5. Как державный основатель имеет свою историческую тень — печального царя, так бедный Евгений — рыбака, связанного с ним тем же эпитетом. Почему этот периферийный, в динамичном развитии событий никакой роли не играющий образ «развернут» не только в пространстве, но и во времени и действует (точнее — без-действует!) на всем протяжении повести — в течение столетия?[70] Почему он появляется в самых важных для художественного произведения эпизодах — во вступлении: «…финский рыболов, // Печальный пасынок природы…», а затем в финальной сцене погребения «на острове малом»: «Рыбак, на ловле запоздалый…»? Какую роль играет он во «внутреннем» сюжете?

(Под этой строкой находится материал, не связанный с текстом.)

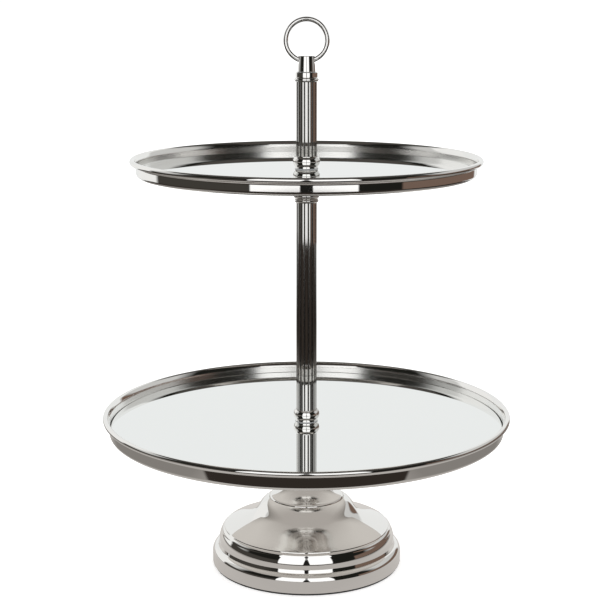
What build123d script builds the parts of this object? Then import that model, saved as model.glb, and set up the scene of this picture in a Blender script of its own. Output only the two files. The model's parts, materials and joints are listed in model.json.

Мы ничего не сможем понять, если не посмотрим на него сквозь призму общеизвестного «источника» этого образа — идиллию Н. И. Гнедича «Рыбаки» (1821), популярную в пушкинском кругу[71]. Пушкин не раз творчески обращался к «Рыбакам», в том числе в стихотворении «Когда порой воспоминанье…» (1830), где у поэта впервые появляется ставший затем излюбленным пейзаж: «Сюда порою приплывает // Отважный северный рыбак,//Здесь невод мокрый расстилает // И свой разводит он очаг». Между прочим, идиллия «Рыбаки» была перепечатана в сборнике Гнедича[72] 1832 г., так что в момент создания Пушкиным повести «Медный Всадник» была у поэта «на слуху»; к тому же в 1833 г. Пушкин присутствовал на похоронах переводчика Гомера, состоявшихся 8 февраля в Александро-Невской лавре.